Alle concessioni per singolo Comune si sostituiscono così concessioni affidate tramite gara per l’intero ambito. Al termine della gara il gestore diventa unico, su dimensioni degli ATEM per altro molto variabili: dai 47.000 utenti di Ragusa agli 1,4 milioni di Roma 1-Città e impianto di Roma. Gli Enti Locali (capoluoghi di Provincia, Comuni capofila dell’ATEM, Province) individuati come stazioni appaltanti, sono stati incaricati di organizzare, svolgere, aggiudicare la gara.
La riforma presuppone quindi:
a) una riorganizzazione della governance del settore, per cui ai tradizionali compiti concessori si affiancano per gli Enti Locali nuove funzioni, mentre sono coinvolte nuove istituzioni oltre ai singoli Comuni (stazioni appaltanti, MiSE, AEEGSI, Antitrust, Regioni);
b) una modifica dell’organizzazione industriale e delle quote di mercato;
c) una dettagliata regolamentazione delle procedure di gara e dei rapporti tra i soggetti interessati.

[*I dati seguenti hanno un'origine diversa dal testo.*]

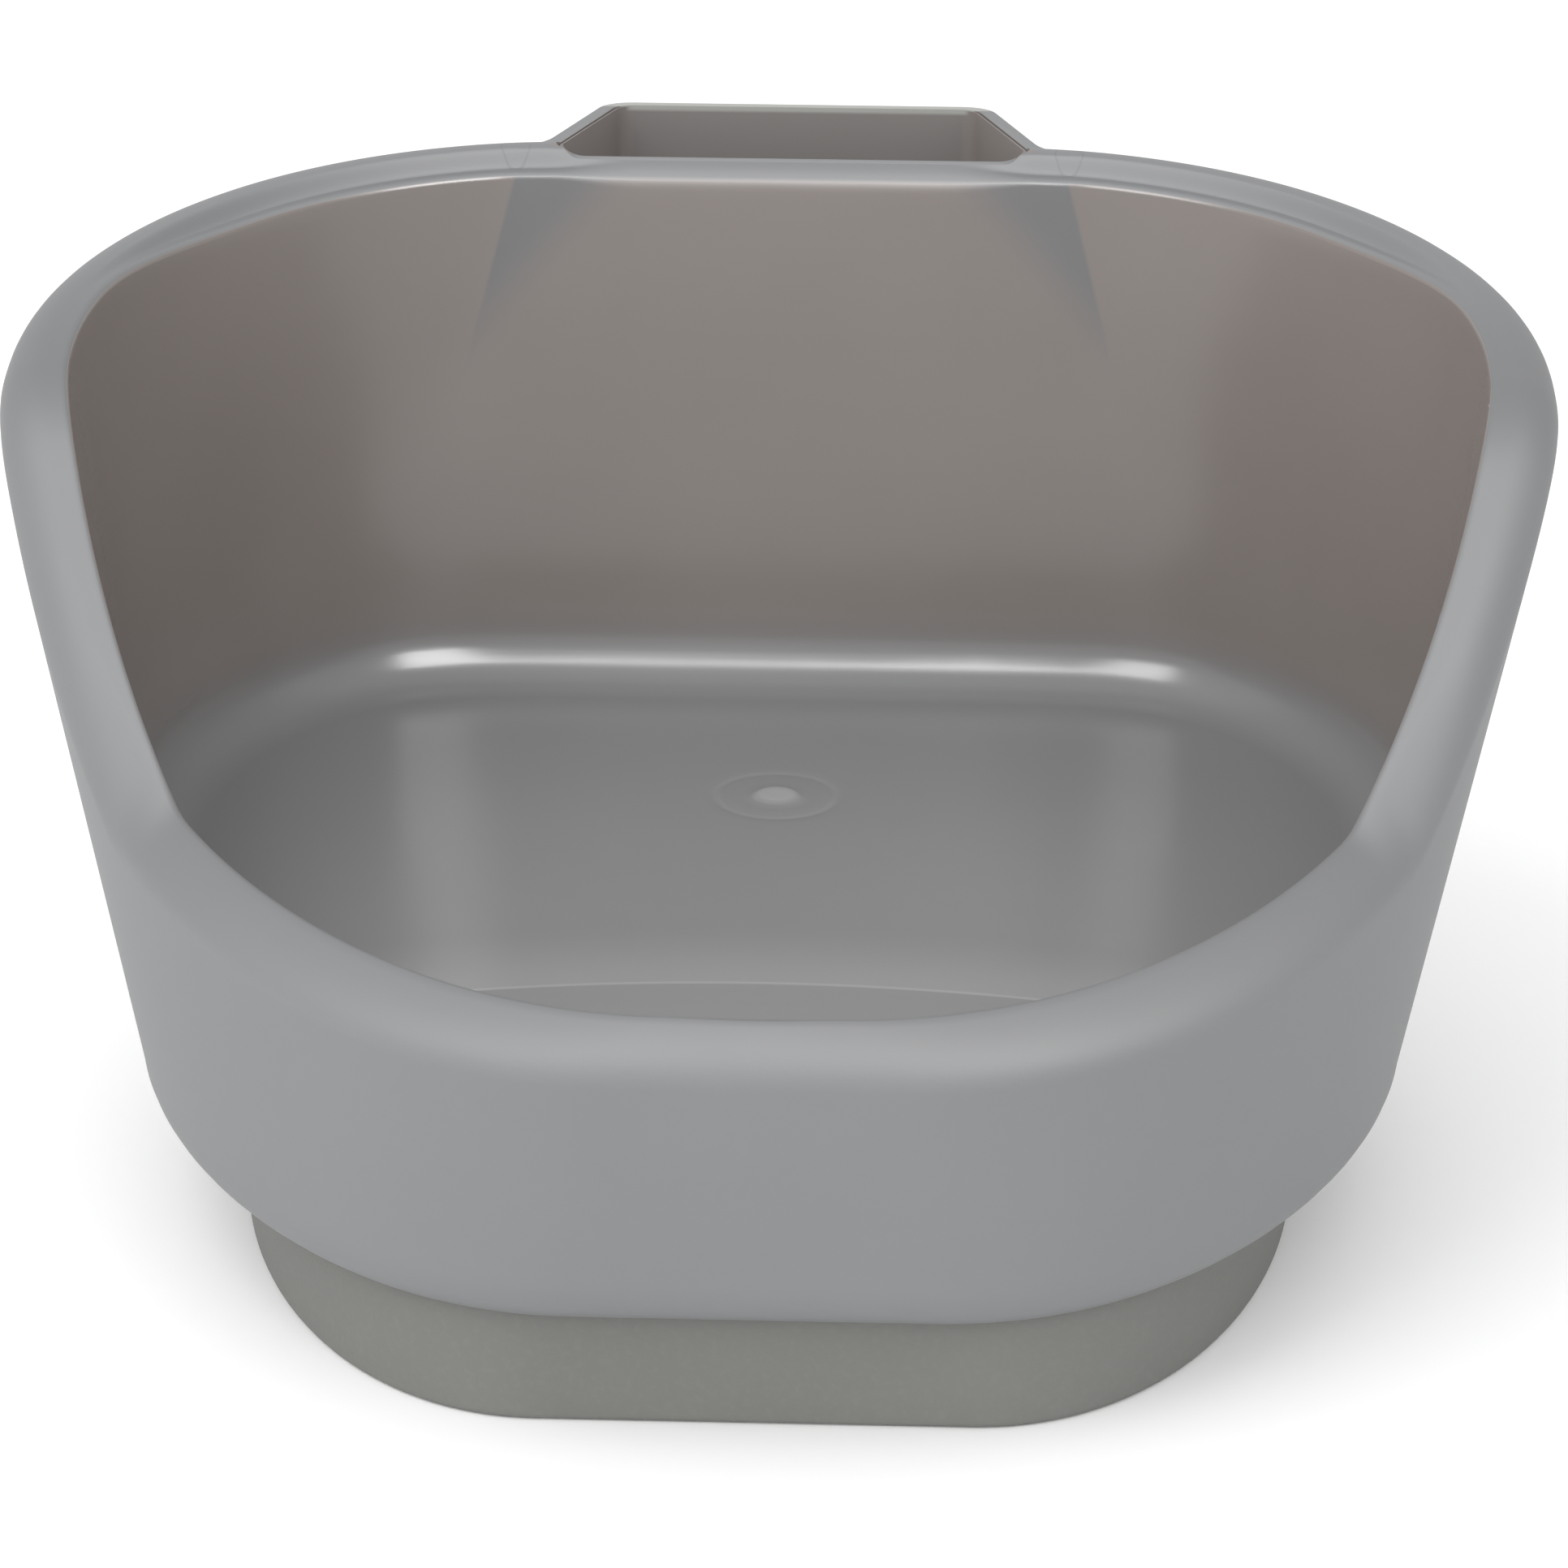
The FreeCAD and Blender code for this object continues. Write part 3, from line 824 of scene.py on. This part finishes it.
def moulded_plastic(look):
    """Grey plastic, satin outside and polished inside, with the marks of its mould and painted
    light and shade.
    """
    finish = Finish("moulded plastic")
    place = finish.place()
    x, y, z = (finish.part(place, axis) for axis in "XYZ")
    polished = finish.node("ShaderNodeAttribute", {"attribute_name": "polished"}, {}, "Fac")
    clouds = finish.noise(place, 38.0, 3.0)
    colour_now = finish.mix(polished, outside_colour(finish, look, place, clouds),
                            inside_colour(finish, look, place, clouds))
    colour_now = loop_colours(finish, look, place, colour_now)

    rim = abs(away_from(abs(x), y, EJECTOR_MARK) - EJECTOR_RADIUS * MM)
    ejector_ring_and_shade = finish.step(rim, 0.0, 0.14, 1.0, 0.0) * finish.step(z, 70.0, 72.0)
    # The ejector marks are real shallow rings; their darker edge is painted shade in the step.
    colour_now = finish.mix(ejector_ring_and_shade * 0.3, colour_now, tone(look.shell, 0.6))

    # Level streaks of the polished mould, grain of the satin one, and slow waves of both
    streaks = finish.noise(finish.scaled(place, (26.0, 26.0, 1500.0)), 1.0, 2.0)
    grain = finish.noise(place, 2600.0, 2.0)
    waves = finish.noise(place, 95.0, 1.0)
    roughness = look.satin + polished * (look.polish - look.satin)
    roughness = roughness + (clouds - 0.5) * 0.08 + (streaks - 0.5) * polished * 0.10
    height = grain * (1.0 - polished) * 0.35 + streaks * polished * 0.30 - ejector_ring_and_shade * 1.2
    fine = finish.bump(height, 0.03 * MM, 0.55)
    normal = finish.bump(waves, 0.10 * MM, 0.5, fine)
    finish.set(Base_Color=colour_now, Roughness=roughness, Normal=normal, IOR=1.49,
               Specular_IOR_Level=0.5)
    return finish.material


def soft_rubber(look):
    """Matt soft rubber with a fine moulded grain."""
    finish = Finish("soft rubber")
    place = finish.place()
    clouds = finish.noise(place, 55.0, 4.0, 0.6)
    speckle = finish.noise(place, 1500.0, 2.0)
    colour_now = finish.mix(clouds, tone(look.base, 0.93), tone(look.base, 1.07))
    colour_now = finish.mix(finish.ramp(speckle, 0.45, 0.8, 0.0, 0.25), colour_now,
                            tone(look.base, 1.25))
    roughness = look.rubber + (clouds - 0.5) * 0.12 + (speckle - 0.5) * 0.10
    grain = finish.noise(place, 2100.0, 3.0)
    finish.set(Base_Color=colour_now, Roughness=roughness,
               Normal=finish.bump(grain, 0.06 * MM, 0.7), IOR=1.45, Specular_IOR_Level=0.35)
    return finish.material


def pale_table(look):
    """Seamless white table."""
    finish = Finish("pale table")
    clouds = finish.noise(finish.place(), 3.0, 1.0)
    finish.set(Base_Color=finish.mix(clouds, tone(look.table, 0.99), tone(look.table)),
               Roughness=0.7)
    return finish.material


# ---------------------------------------------------------------- operators

class BOWL_OT_moulded_bowl(Operator):
    """Builds the moulded bowl with its rolled rim, pouring lip and grip loop"""
    bl_idname = "bowl.moulded_bowl"
    bl_label = "Moulded Bowl"

    def execute(self, context):
        scene = context.scene
        shape = BowlShape(scene.bowl_sizes, scene.bowl_base_sizes)
        rings, first = shape.underside()
        satin = len(rings)
        rings += shape.outside()
        rim, top = shape.rim()
        rings += rim
        polished_from = len(rings) - 3
        rings += shape.inside(top)
        floor, last = shape.floor_rings(rings[-1])
        rings += floor
        verts, faces = skin(rings, first, last)
        bowl = new_object("moulded_bowl", verts, faces)

        count = shape.columns.count
        polished = np.zeros(len(verts), dtype=np.float32)
        polished[polished_from * count:len(rings) * count] = 1.0
        polished[-1] = 1.0
        attribute = bowl.data.attributes.new("polished", "FLOAT", "POINT")
        attribute.data.foreach_set("value", polished)

        profile = np.array([ring[0, 1:] for ring in rings[satin:polished_from]]).T
        loop = GripLoop(shape, profile)
        combine(bowl, new_object("loop block", *loop.block()), "UNION")
        combine(bowl, new_object("loop opening", *loop.opening()), "DIFFERENCE")
        shade(bowl, 28.0)
        finish_piece(bowl, moulded_plastic(scene.bowl_finish), "bowl_body")
        return {"FINISHED"}


class BOWL_OT_soft_base(Operator):
    """Builds the soft base that is pressed over the edge of the opening under the bowl"""
    bl_idname = "bowl.soft_base"
    bl_label = "Soft Base"

    BEAD_HEIGHT = 2.2       # of the bead that grips the edge of the opening, in millimetres
    CUP_FLOOR = 2.6         # level of the floor inside the cup

    def execute(self, context):
        scene = context.scene
        sizes = scene.bowl_base_sizes
        columns = Columns(back=12, rear=70, front=70, lip=12)
        height, draft = sizes.height / MM, sizes.draft / MM
        edge, recess = sizes.edge_round / MM, sizes.tread_recess / MM
        tread = sizes.tread_width / MM
        pad = sizes.pad_radius / MM
        skirt = scene.bowl_sizes.skirt_wall / MM
        ring = columns.ring
        around = ring(FOOT, 0.0)[:, :2] - np.array([0.0, FOOT[3]])
        way = around / np.linalg.norm(around, axis=1, keepdims=True)

        def disc(radius, z):
            return np.column_stack([way * radius, np.full(columns.count, z)])

        rings = [disc(pad * 0.5, 0.0), disc(pad - 0.3, 0.0), disc(pad, 0.25),
                 disc(pad, recess - 0.2), disc(pad + 0.2, recess)]
        inner = FOOT - tread * ALL_ROUND
        rings += [ring(inner - 0.2 * ALL_ROUND, recess), ring(inner, recess - 0.2),
                  ring(inner, 0.25), ring(inner + 0.25 * ALL_ROUND, 0.0)]
        for turn in np.linspace(0.0, 0.5 * math.pi, 7):
            rings.append(ring(FOOT - edge * (1.0 - math.sin(turn)) * ALL_ROUND,
                              edge * (1.0 - math.cos(turn))))
        for part in np.linspace(0.0, 1.0, 8)[1:]:
            z = edge + (height - 0.3 - edge) * part
            rings.append(ring(FOOT + draft * z / height * ALL_ROUND, z))
        rings += [ring(FOOT + (draft - 0.1) * ALL_ROUND, height - 0.08),
                  ring(FOOT + (draft - 0.35) * ALL_ROUND, height),
                  ring(NECK, height), ring(NECK, height + skirt)]

        # The bead over the edge of the opening, then the inside of the cup
        seat = height + skirt
        top = seat + self.BEAD_HEIGHT
        rings += [ring(NECK + grow * ALL_ROUND, z) for grow, z in (
            (0.9, seat), (0.9, seat + 0.5), (-0.2, top), (-1.9, top),
            (-2.0, seat), (-2.0, 4.0), (-3.4, self.CUP_FLOOR))]
        rings.append(disc(10.0, self.CUP_FLOOR))
        verts, faces = skin(rings, (0.0, 0.0, 0.0), (0.0, 0.0, self.CUP_FLOOR))
        base = new_object("soft_base", verts, faces)
        shade(base, 35.0)
        finish_piece(base, soft_rubber(scene.bowl_finish), "non_slip_base")
        return {"FINISHED"}


class BOWL_OT_studio(Operator):
    """Sets up the pale table, the room, the soft lights and the camera"""
    bl_idname = "bowl.studio"
    bl_label = "Studio"

    CAMERA_PLACE = (8.64, -320.8, 162.54)       # in millimetres
    PITCH, YAW, ROLL = 0.3731, -0.0237, 0.0087
    LENS, SENSOR = 91.7646, 36.0
    TABLE_HALF = 3.0
    AIM = Vector((0.0, 0.0, 0.03))      # where the lights point, in metres

    # Name of the light and of its power, place and size in metres, and the rays it is seen by
    LIGHTS = (
        ("key", (-0.30, -0.48, 0.66), (0.42, 0.50), "gloss"),
        ("fill", (0.25, -0.49, 0.65), (0.42, 0.50), "gloss"),
        ("top", (-0.45, -0.35, 0.85), (0.6, 0.6), "diffuse"),
        ("side", (-0.75, -0.3, 0.16), (0.4, 0.3), "diffuse"),
        ("front", (0.0, -1.1, 0.5), (2.2, 1.2), "diffuse"),
    )

    def execute(self, context):
        look = context.scene.bowl_studio
        self.table(look)
        self.room(context.scene, look)
        for name, place, size, rays in self.LIGHTS:
            self.soft_light(name, getattr(look, name), place, size, rays)
        self.camera(context.scene)
        context.scene.view_settings.view_transform = "Standard"
        return {"FINISHED"}

    def table(self, look):
        half = self.TABLE_HALF
        mesh = bpy.data.meshes.new("table")
        corners = [(-half, -half, 0), (half, -half, 0), (half, half, 0), (-half, half, 0)]
        mesh.from_pydata(corners, [], [(0, 1, 2, 3)])
        mesh.materials.append(pale_table(look))
        table = bpy.data.objects.new("table", mesh)
        bpy.context.scene.collection.objects.link(table)

    def room(self, scene, look):
        world = bpy.data.worlds.new("studio")
        world.use_nodes = True
        background = world.node_tree.nodes["Background"]
        background.inputs["Color"].default_value = (1.0, 1.0, 1.0, 1.0)
        background.inputs["Strength"].default_value = look.room
        scene.world = world

    def soft_light(self, name, power, place, size, rays):
        data = bpy.data.lights.new(name, "AREA")
        data.shape = "RECTANGLE"
        data.size, data.size_y = size
        data.energy = power
        light = bpy.data.objects.new(name, data)
        bpy.context.scene.collection.objects.link(light)
        light.location = place
        light.visible_diffuse = rays == "diffuse"
        light.visible_glossy = rays == "gloss"
        aim = self.AIM - Vector(place)
        light.rotation_euler = aim.to_track_quat("-Z", "Y").to_euler()

    def camera(self, scene):
        pitch, yaw, roll = self.PITCH, self.YAW, self.ROLL
        forward = Vector((math.sin(yaw) * math.cos(pitch), math.cos(yaw) * math.cos(pitch),
                          -math.sin(pitch)))
        right = Vector((math.cos(yaw), -math.sin(yaw), 0.0))
        up = right.cross(forward)
        right, up = (math.cos(roll) * right + math.sin(roll) * up,
                     math.cos(roll) * up - math.sin(roll) * right)
        data = bpy.data.cameras.new("camera")
        data.sensor_width = self.SENSOR
        data.lens = self.LENS
        camera = bpy.data.objects.new("camera", data)
        scene.collection.objects.link(camera)
        turn = Matrix((right, up, -forward)).transposed()
        camera.matrix_world = Matrix.Translation(Vector(self.CAMERA_PLACE) * MM) @ turn.to_4x4()
        scene.camera = camera


class BOWL_PT_builder(Panel):
    """Lists the sizes, colours and build steps of the bowl"""
    bl_idname = "BOWL_PT_builder"
    bl_label = "Hair Colour Bowl"
    bl_space_type = "VIEW_3D"
    bl_region_type = "UI"
    bl_category = "Bowl"

    def draw(self, context):
        for step in STEPS:
            self.layout.operator(step.bl_idname)
        for name, (group, title) in SETTINGS.items():
            box = self.layout.box()
            box.label(text=title)
            settings = getattr(context.scene, name)
            for prop in group.__annotations__:
                box.prop(settings, prop)


STEPS = (BOWL_OT_moulded_bowl, BOWL_OT_soft_base, BOWL_OT_studio)
SETTINGS = {
    "bowl_sizes": (BowlSizes, "Bowl"),
    "bowl_base_sizes": (BaseSizes, "Soft Base"),
    "bowl_finish": (BowlFinish, "Finish"),
    "bowl_studio": (StudioLook, "Studio"),
}


def register():
    for name, (group, _) in SETTINGS.items():
        bpy.utils.register_class(group)
        setattr(bpy.types.Scene, name, PointerProperty(type=group))
    for step in STEPS:
        bpy.utils.register_class(step)
    bpy.utils.register_class(BOWL_PT_builder)


def unregister():
    bpy.utils.unregister_class(BOWL_PT_builder)
    for step in reversed(STEPS):
        bpy.utils.unregister_class(step)
    for name, (group, _) in SETTINGS.items():
        delattr(bpy.types.Scene, name)
        bpy.utils.unregister_class(group)


def main():
    register()
    bpy.ops.bowl.moulded_bowl()
    bpy.ops.bowl.soft_base()
    bpy.ops.bowl.studio()


if __name__ == "__main__":
    main()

Il sistema delle gare d’ambito risulta, di conseguenza, estremamente complesso per la numerosità e diversa natura dei soggetti coinvolti su differenti livelli decisionali e per le problematiche economiche, finanziarie, tariffarie che ne vengono interessate. Ciò, in combinazione con diversi altri fattori, ha contribuito ad allungare a dismisura i tempi di implementazione della riforma, che a tutt’oggi, a 17 anni di distanza dal Decreto Legislativo 164/00 e dopo 15 atti di normativa primaria e 102 interventi dell’AEEGSI (delibere, determine, comunicati, chiarimenti) non ha ancora trovato la sua realizzazione.